Navigating Dynamically Unknown Environments Leveraging past Experience

Sterling Mcleod1, Jing Xiao2

  • 1University of North Carolina at Charlotte
  • 2WPI

Details

10:45 - 12:00 | Mon 20 May | Room 220 POD 01 | MoA1-01.5

Session: Robot Learning I - 1.1.01

Abstract

To enable autonomous robot navigation among unknown dynamic obstacles, a real-time adaptive motion planner (RAMP) plans the robot motion online based on sensing the environment as the robot moves with sensors mounted on the robot. However, the sensed environmental data from the robot’s local view is usually incomplete due to occlusions from obstacles and limited sensing range. This paper incorporates learning about the environment into the RAMP framework by leveraging the Hilbert Maps framework to generate a probabilistic model of occupancy of the unknown dynamic environment based on past observations.

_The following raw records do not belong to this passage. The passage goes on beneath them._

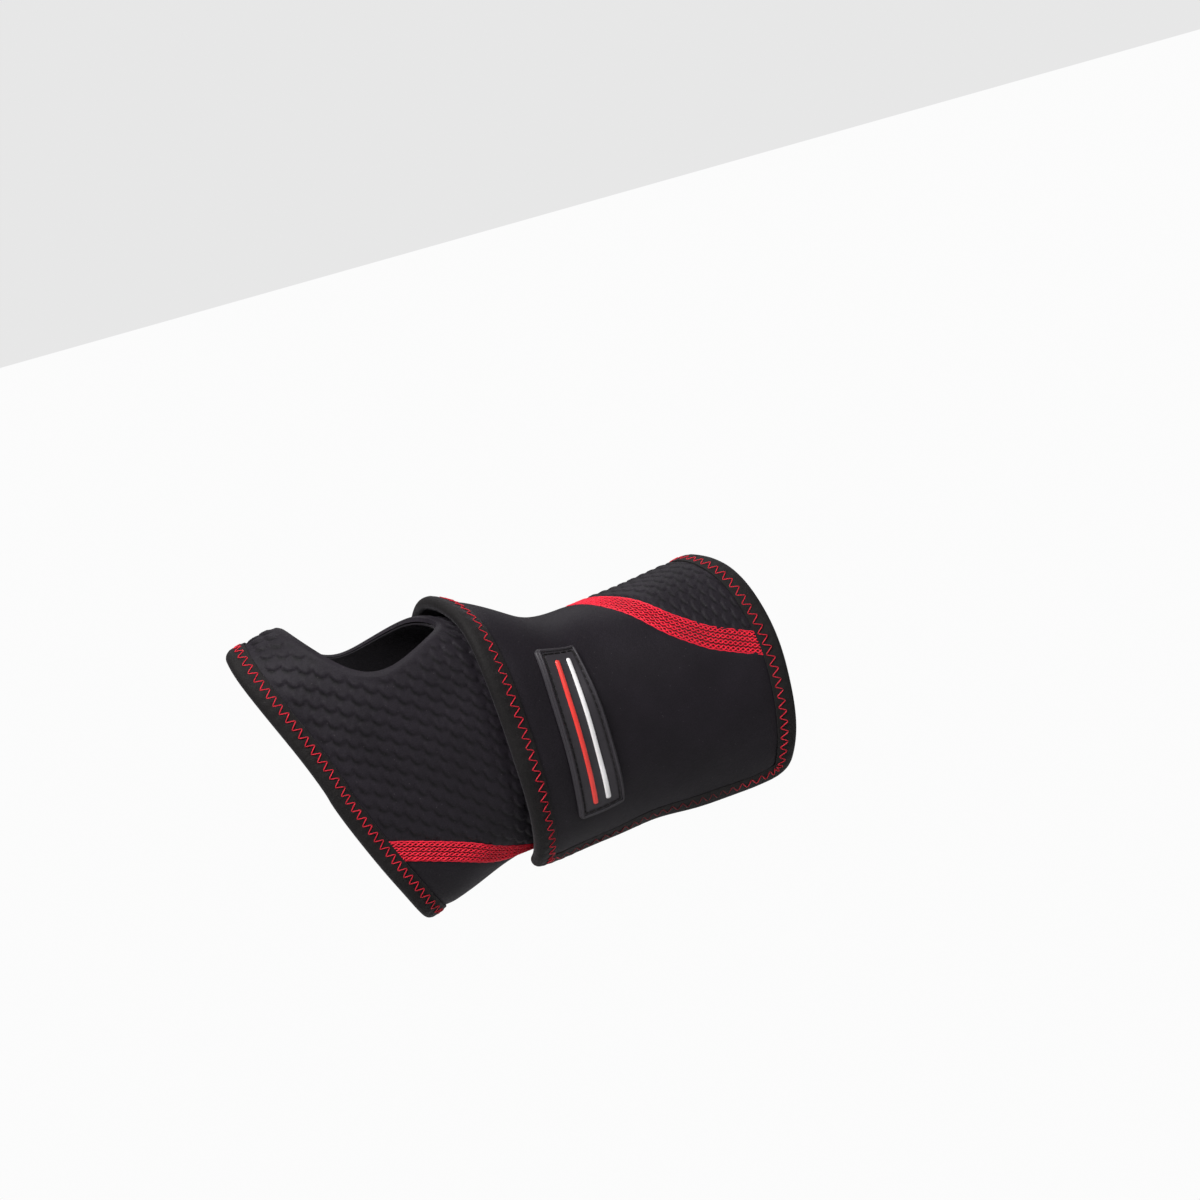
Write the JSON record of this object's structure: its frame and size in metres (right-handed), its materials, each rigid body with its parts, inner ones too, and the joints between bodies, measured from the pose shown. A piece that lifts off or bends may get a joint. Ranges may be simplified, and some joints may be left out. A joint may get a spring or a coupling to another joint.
{
  "type": "wrist support brace",
  "caption": "Right-hand neoprene wrist brace: a sleeve with a thumb hole and an outer strap that wraps the wrist and fastens with a hook tab.",
  "frame": {"origin": "middle of the wrist crease, inside the sleeve where the wearer's wrist is", "axes": "+X up the forearm, +Z to the thumb side, -Y out of the palm; right hand"},
  "size_m": [0.1593, 0.0662, 0.0976],
  "materials": {
    "embossed_neoprene": "black neoprene with an embossed scale pattern",
    "smooth_neoprene": "black neoprene with a fine knitted face",
    "plush_lining": "brushed black knit",
    "binding_tape": "black knitted binding tape",
    "red_thread": "red polyester thread, slightly shiny",
    "label_rubber": "matt dark grey moulded rubber",
    "hook_tape": "black hook tape",
    "label_red": "satin red moulded rubber",
    "label_white": "satin white moulded rubber"
  },
  "bodies": {
    "sleeve": {"palm_panel": "embossed_neoprene", "side_panel": "smooth_neoprene", "sleeve_lining": "plush_lining", "hand_binding": "binding_tape", "hand_binding_stitch": "red_thread", "cuff_binding": "binding_tape", "cuff_binding_stitch": "red_thread", "palm_seam_stitch": "red_thread", "back_seam_stitch": "red_thread", "strap_root_panel": "embossed_neoprene", "strap_anchor_stitch": "red_thread", "strap_root_front_binding": "binding_tape", "strap_root_rear_binding": "binding_tape", "strap_root_front_stitch": "red_thread", "strap_root_rear_stitch": "red_thread"},
    "strap": {"strap_panel": "smooth_neoprene", "strap_top_panel": "embossed_neoprene", "strap_lining": "plush_lining", "strap_seam_stitch": "red_thread", "strap_front_binding": "binding_tape", "strap_rear_binding": "binding_tape", "strap_front_stitch": "red_thread", "strap_rear_stitch": "red_thread", "label_base": "label_rubber", "label_rim": "label_rubber", "label_stitch": "binding_tape", "label_red_stripe": "label_red", "label_white_stripe": "label_white"},
    "strap_end": {"strap_end_panel": "smooth_neoprene", "strap_end_lining": "plush_lining", "hook_patch": "hook_tape", "strap_end_binding": "binding_tape", "strap_end_stitch": "red_thread"}
  },
  "joints": [
    {"name": "strap_swing", "type": "hinge", "parent": "sleeve", "child": "strap", "pos_m": [0.055, 0.0035, 0.0396], "axis": [-0.988, 0, 0.1541], "range_deg": [0, 120]},
    {"name": "strap_end_peel", "type": "hinge", "parent": "strap", "child": "strap_end", "pos_m": [0.05317, -0.02827, -0.02454], "axis": [-0.9967, 0.0793, -0.0199], "range_deg": [0, 80]}
  ]
}
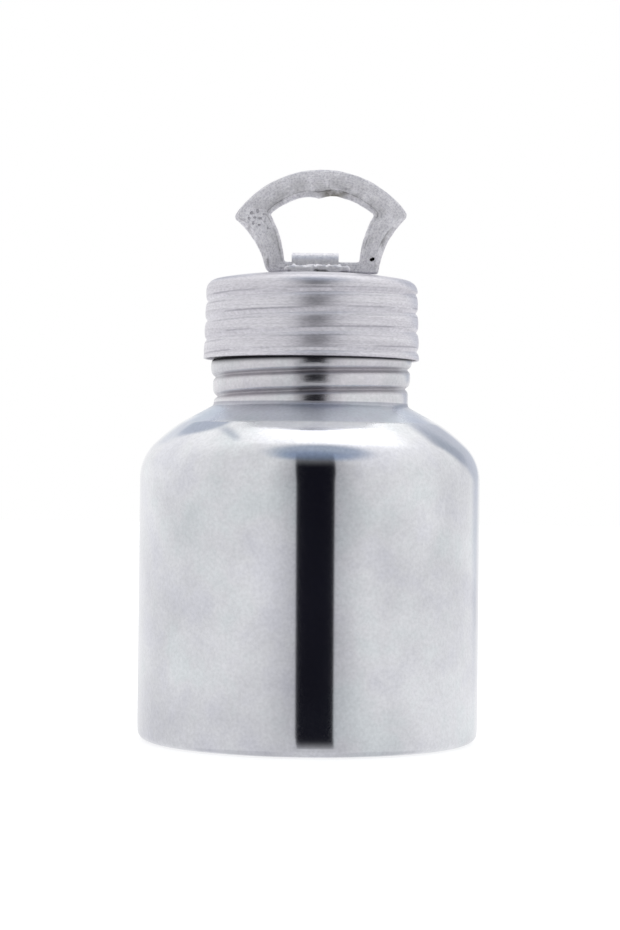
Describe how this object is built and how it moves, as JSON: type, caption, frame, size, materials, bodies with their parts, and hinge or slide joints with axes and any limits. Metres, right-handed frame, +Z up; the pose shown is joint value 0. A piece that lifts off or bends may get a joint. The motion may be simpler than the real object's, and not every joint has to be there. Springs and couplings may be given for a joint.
{
  "type": "ghee container",
  "caption": "Spun aluminium jar for ghee with a broad shoulder, a short threaded neck, a pressed screw lid and a cast bail handle that folds down onto the lid.",
  "frame": {"origin": "centre of the base, on the surface that the jar stands on", "axes": "+Z up along the jar's axis; -Y towards the front, where one clip rivet faces the viewer; +X to the viewer's right"},
  "size_m": [0.113, 0.113, 0.1895],
  "materials": {
    "polished_aluminium": "polished, slightly hazy",
    "turned_aluminium": "satin, with fine turning lines",
    "cast_aluminium": "dull, grainy casting, filed by hand",
    "white_rubber": "matte"
  },
  "bodies": {
    "container": {"jar": "polished_aluminium"},
    "seal": {"lid_seal": "white_rubber"},
    "lid": {"screw_lid": "turned_aluminium", "handle_clip": "turned_aluminium", "clip_rivet_front": "turned_aluminium", "clip_rivet_rear": "turned_aluminium"},
    "handle": {"handle": "cast_aluminium"}
  },
  "joints": [
    {"name": "lid_lift", "type": "slide", "parent": "container", "child": "seal", "axis": [0, 0, 1], "range_m": [0, 0.0286]},
    {"name": "lid_spin", "type": "hinge", "parent": "seal", "child": "lid", "pos_m": [0, 0, 0.12643], "axis": [0, 0, 1], "range_deg": [0, 1620]},
    {"name": "handle_fold", "type": "hinge", "parent": "lid", "child": "handle", "pos_m": [0.0034, 0, 0.15712], "axis": [1, 0, 0], "range_deg": [-88, 88]}
  ],
  "couplings": [
    {"joint": "lid_lift", "follows": "lid_spin", "m_per_rad": 0.0010106}
  ]
}
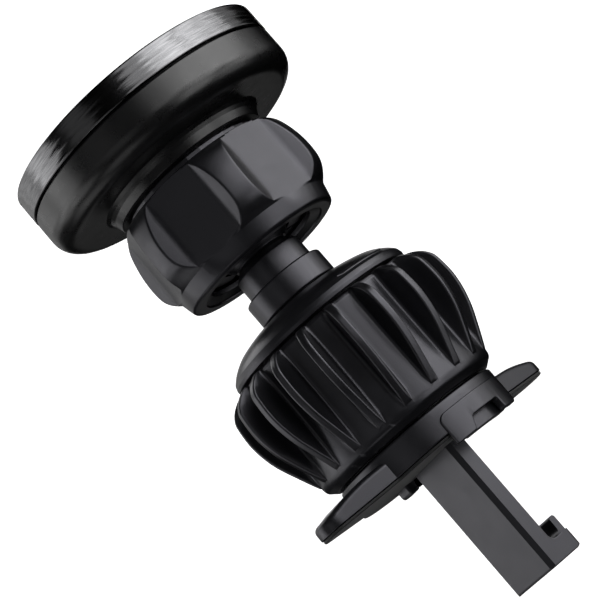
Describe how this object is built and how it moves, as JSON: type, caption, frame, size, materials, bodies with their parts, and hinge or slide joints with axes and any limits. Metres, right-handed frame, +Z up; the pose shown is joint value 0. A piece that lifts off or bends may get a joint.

Utilizing this probabilistic model enables RAMP to reason about trajectory fitness when sensing information is partial and incomplete. This allows the RAMP robot to take advantage of what it has experienced from being in the dynamic environment before to inform its subsequent executions even though the dynamic environment changes in unknown ways. The effectiveness of incorporating such learned probabilistic data into RAMP is shown in both simulation and real experiments.